Directive: Quote the listing below in its entirety.

Data block:
+-------+

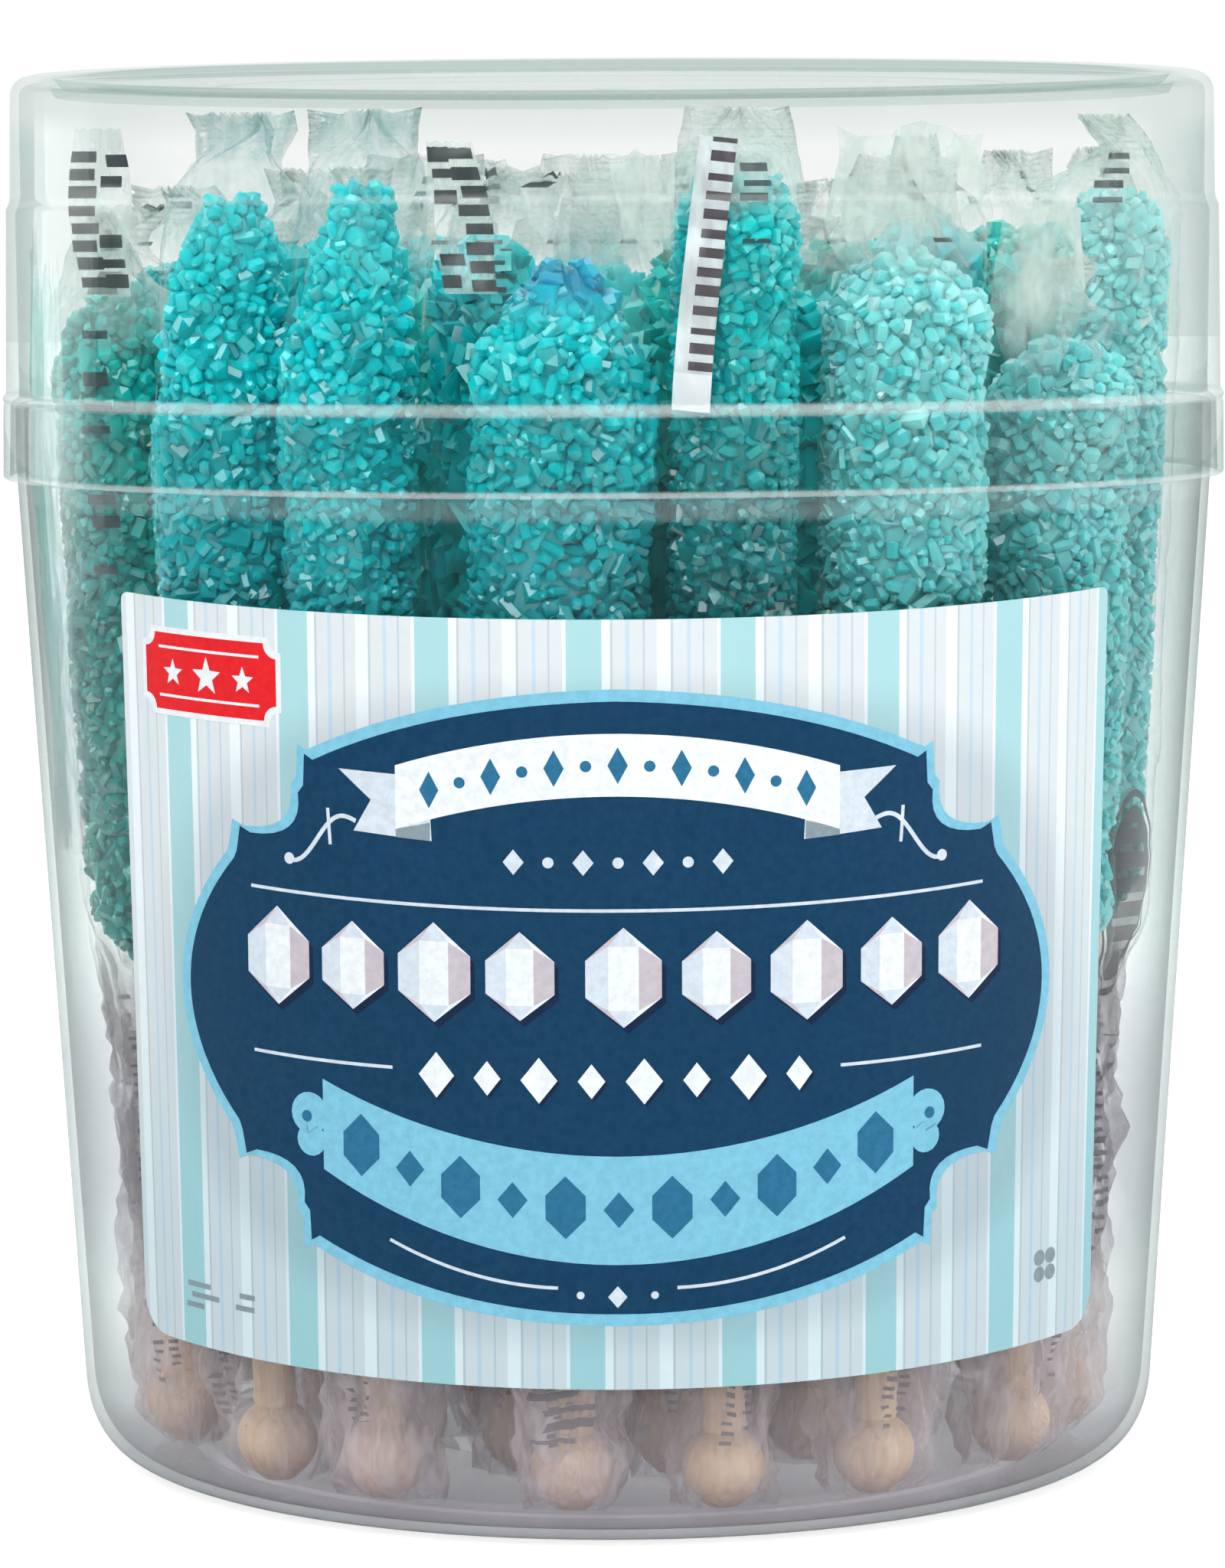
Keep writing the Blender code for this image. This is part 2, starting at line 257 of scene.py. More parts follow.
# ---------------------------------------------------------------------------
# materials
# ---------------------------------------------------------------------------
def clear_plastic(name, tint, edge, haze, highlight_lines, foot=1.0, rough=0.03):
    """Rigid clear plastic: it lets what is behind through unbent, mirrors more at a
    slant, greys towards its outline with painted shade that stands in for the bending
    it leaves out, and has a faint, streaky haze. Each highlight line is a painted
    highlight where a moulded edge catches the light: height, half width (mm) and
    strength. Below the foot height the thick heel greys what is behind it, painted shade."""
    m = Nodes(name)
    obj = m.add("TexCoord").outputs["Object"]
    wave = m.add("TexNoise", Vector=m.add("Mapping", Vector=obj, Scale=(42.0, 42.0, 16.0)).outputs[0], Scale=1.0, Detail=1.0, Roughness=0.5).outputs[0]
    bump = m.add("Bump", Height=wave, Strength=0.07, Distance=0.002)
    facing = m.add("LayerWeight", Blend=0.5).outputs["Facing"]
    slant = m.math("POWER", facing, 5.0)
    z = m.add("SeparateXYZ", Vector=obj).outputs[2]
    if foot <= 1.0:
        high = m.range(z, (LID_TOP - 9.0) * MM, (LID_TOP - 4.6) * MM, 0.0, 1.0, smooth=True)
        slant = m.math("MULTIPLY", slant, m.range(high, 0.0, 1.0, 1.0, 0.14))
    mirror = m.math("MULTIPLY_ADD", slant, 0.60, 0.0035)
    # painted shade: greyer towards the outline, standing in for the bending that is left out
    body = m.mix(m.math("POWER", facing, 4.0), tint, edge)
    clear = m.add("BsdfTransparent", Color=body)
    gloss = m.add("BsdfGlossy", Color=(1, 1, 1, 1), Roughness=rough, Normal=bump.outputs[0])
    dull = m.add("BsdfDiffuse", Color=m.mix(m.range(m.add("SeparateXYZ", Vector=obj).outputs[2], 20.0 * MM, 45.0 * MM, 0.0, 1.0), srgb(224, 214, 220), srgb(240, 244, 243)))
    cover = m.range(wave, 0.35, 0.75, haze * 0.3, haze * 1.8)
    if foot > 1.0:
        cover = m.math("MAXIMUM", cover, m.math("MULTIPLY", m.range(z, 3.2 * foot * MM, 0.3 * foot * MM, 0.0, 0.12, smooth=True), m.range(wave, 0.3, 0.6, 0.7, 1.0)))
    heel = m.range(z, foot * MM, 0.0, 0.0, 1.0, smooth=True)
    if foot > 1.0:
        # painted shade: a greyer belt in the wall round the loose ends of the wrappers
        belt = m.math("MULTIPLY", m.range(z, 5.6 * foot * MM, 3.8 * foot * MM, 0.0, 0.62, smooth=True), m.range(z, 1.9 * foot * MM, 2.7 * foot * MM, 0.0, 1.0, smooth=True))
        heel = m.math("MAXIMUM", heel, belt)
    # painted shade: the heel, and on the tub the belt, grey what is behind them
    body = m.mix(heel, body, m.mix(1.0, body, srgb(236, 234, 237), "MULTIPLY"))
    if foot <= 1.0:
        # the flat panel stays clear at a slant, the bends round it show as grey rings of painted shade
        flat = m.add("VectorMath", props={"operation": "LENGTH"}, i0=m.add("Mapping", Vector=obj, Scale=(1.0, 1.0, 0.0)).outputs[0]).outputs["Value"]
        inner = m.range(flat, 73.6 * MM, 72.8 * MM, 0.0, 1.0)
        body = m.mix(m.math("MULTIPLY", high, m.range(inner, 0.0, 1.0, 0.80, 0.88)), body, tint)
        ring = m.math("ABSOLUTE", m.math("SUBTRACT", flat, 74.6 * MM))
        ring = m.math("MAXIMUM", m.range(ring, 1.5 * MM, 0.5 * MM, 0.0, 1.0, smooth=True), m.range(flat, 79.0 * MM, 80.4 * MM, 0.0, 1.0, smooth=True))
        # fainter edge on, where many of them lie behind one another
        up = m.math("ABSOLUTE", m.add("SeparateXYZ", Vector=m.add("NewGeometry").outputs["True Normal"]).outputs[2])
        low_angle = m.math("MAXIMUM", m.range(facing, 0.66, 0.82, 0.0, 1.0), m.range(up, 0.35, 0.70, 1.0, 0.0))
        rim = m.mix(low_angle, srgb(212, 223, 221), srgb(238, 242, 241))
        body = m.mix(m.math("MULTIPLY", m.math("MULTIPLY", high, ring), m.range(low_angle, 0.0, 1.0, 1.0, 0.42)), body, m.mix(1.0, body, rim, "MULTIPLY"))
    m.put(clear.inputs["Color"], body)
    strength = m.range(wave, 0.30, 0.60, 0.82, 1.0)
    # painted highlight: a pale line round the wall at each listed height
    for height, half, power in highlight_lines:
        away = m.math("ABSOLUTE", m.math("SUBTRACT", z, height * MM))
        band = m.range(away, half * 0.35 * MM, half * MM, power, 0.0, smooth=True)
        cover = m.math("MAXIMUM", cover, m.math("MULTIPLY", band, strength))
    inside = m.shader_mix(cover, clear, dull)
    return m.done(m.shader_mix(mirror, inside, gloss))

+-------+

In response:
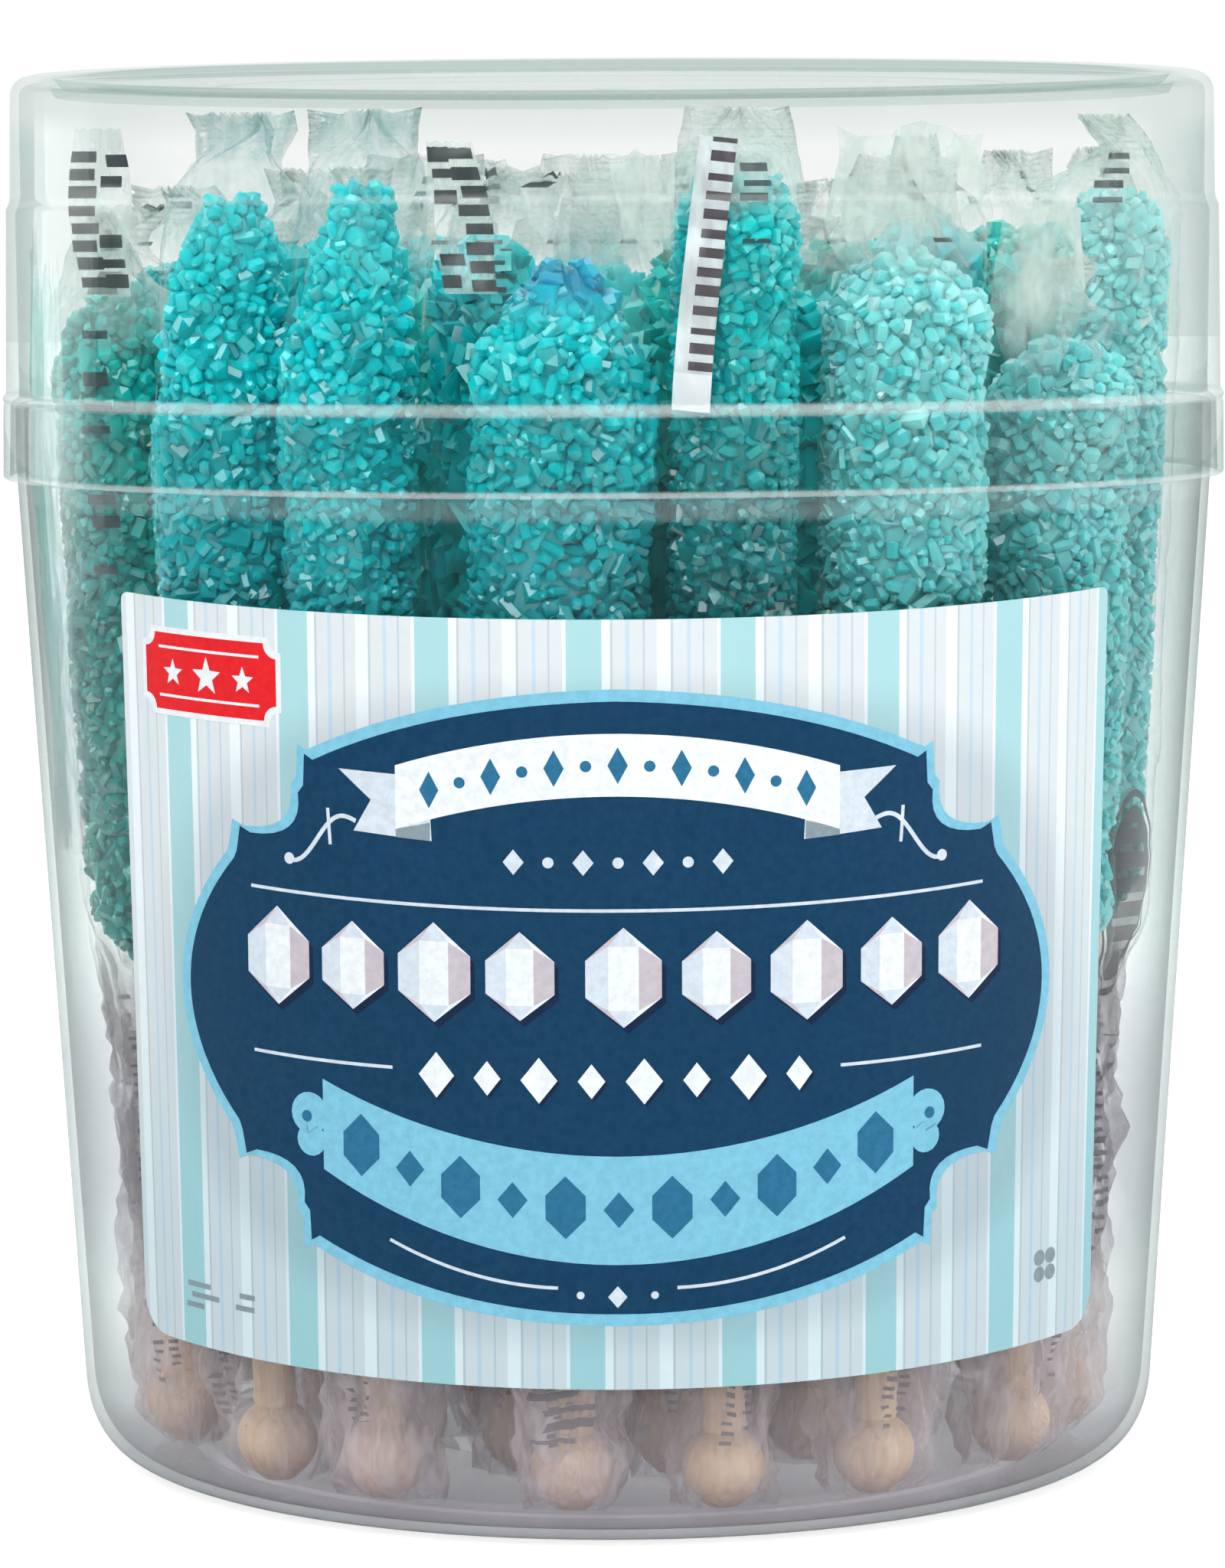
Keep writing the Blender code for this image. This is part 2, starting at line 257 of scene.py. More parts follow.
# ---------------------------------------------------------------------------
# materials
# ---------------------------------------------------------------------------
def clear_plastic(name, tint, edge, haze, highlight_lines, foot=1.0, rough=0.03):
    """Rigid clear plastic: it lets what is behind through unbent, mirrors more at a
    slant, greys towards its outline with painted shade that stands in for the bending
    it leaves out, and has a faint, streaky haze. Each highlight line is a painted
    highlight where a moulded edge catches the light: height, half width (mm) and
    strength. Below the foot height the thick heel greys what is behind it, painted shade."""
    m = Nodes(name)
    obj = m.add("TexCoord").outputs["Object"]
    wave = m.add("TexNoise", Vector=m.add("Mapping", Vector=obj, Scale=(42.0, 42.0, 16.0)).outputs[0], Scale=1.0, Detail=1.0, Roughness=0.5).outputs[0]
    bump = m.add("Bump", Height=wave, Strength=0.07, Distance=0.002)
    facing = m.add("LayerWeight", Blend=0.5).outputs["Facing"]
    slant = m.math("POWER", facing, 5.0)
    z = m.add("SeparateXYZ", Vector=obj).outputs[2]
    if foot <= 1.0:
        high = m.range(z, (LID_TOP - 9.0) * MM, (LID_TOP - 4.6) * MM, 0.0, 1.0, smooth=True)
        slant = m.math("MULTIPLY", slant, m.range(high, 0.0, 1.0, 1.0, 0.14))
    mirror = m.math("MULTIPLY_ADD", slant, 0.60, 0.0035)
    # painted shade: greyer towards the outline, standing in for the bending that is left out
    body = m.mix(m.math("POWER", facing, 4.0), tint, edge)
    clear = m.add("BsdfTransparent", Color=body)
    gloss = m.add("BsdfGlossy", Color=(1, 1, 1, 1), Roughness=rough, Normal=bump.outputs[0])
    dull = m.add("BsdfDiffuse", Color=m.mix(m.range(m.add("SeparateXYZ", Vector=obj).outputs[2], 20.0 * MM, 45.0 * MM, 0.0, 1.0), srgb(224, 214, 220), srgb(240, 244, 243)))
    cover = m.range(wave, 0.35, 0.75, haze * 0.3, haze * 1.8)
    if foot > 1.0:
        cover = m.math("MAXIMUM", cover, m.math("MULTIPLY", m.range(z, 3.2 * foot * MM, 0.3 * foot * MM, 0.0, 0.12, smooth=True), m.range(wave, 0.3, 0.6, 0.7, 1.0)))
    heel = m.range(z, foot * MM, 0.0, 0.0, 1.0, smooth=True)
    if foot > 1.0:
        # painted shade: a greyer belt in the wall round the loose ends of the wrappers
        belt = m.math("MULTIPLY", m.range(z, 5.6 * foot * MM, 3.8 * foot * MM, 0.0, 0.62, smooth=True), m.range(z, 1.9 * foot * MM, 2.7 * foot * MM, 0.0, 1.0, smooth=True))
        heel = m.math("MAXIMUM", heel, belt)
    # painted shade: the heel, and on the tub the belt, grey what is behind them
    body = m.mix(heel, body, m.mix(1.0, body, srgb(236, 234, 237), "MULTIPLY"))
    if foot <= 1.0:
        # the flat panel stays clear at a slant, the bends round it show as grey rings of painted shade
        flat = m.add("VectorMath", props={"operation": "LENGTH"}, i0=m.add("Mapping", Vector=obj, Scale=(1.0, 1.0, 0.0)).outputs[0]).outputs["Value"]
        inner = m.range(flat, 73.6 * MM, 72.8 * MM, 0.0, 1.0)
        body = m.mix(m.math("MULTIPLY", high, m.range(inner, 0.0, 1.0, 0.80, 0.88)), body, tint)
        ring = m.math("ABSOLUTE", m.math("SUBTRACT", flat, 74.6 * MM))
        ring = m.math("MAXIMUM", m.range(ring, 1.5 * MM, 0.5 * MM, 0.0, 1.0, smooth=True), m.range(flat, 79.0 * MM, 80.4 * MM, 0.0, 1.0, smooth=True))
        # fainter edge on, where many of them lie behind one another
        up = m.math("ABSOLUTE", m.add("SeparateXYZ", Vector=m.add("NewGeometry").outputs["True Normal"]).outputs[2])
        low_angle = m.math("MAXIMUM", m.range(facing, 0.66, 0.82, 0.0, 1.0), m.range(up, 0.35, 0.70, 1.0, 0.0))
        rim = m.mix(low_angle, srgb(212, 223, 221), srgb(238, 242, 241))
        body = m.mix(m.math("MULTIPLY", m.math("MULTIPLY", high, ring), m.range(low_angle, 0.0, 1.0, 1.0, 0.42)), body, m.mix(1.0, body, rim, "MULTIPLY"))
    m.put(clear.inputs["Color"], body)
    strength = m.range(wave, 0.30, 0.60, 0.82, 1.0)
    # painted highlight: a pale line round the wall at each listed height
    for height, half, power in highlight_lines:
        away = m.math("ABSOLUTE", m.math("SUBTRACT", z, height * MM))
        band = m.range(away, half * 0.35 * MM, half * MM, power, 0.0, smooth=True)
        cover = m.math("MAXIMUM", cover, m.math("MULTIPLY", band, strength))
    inside = m.shader_mix(cover, clear, dull)
    return m.done(m.shader_mix(mirror, inside, gloss))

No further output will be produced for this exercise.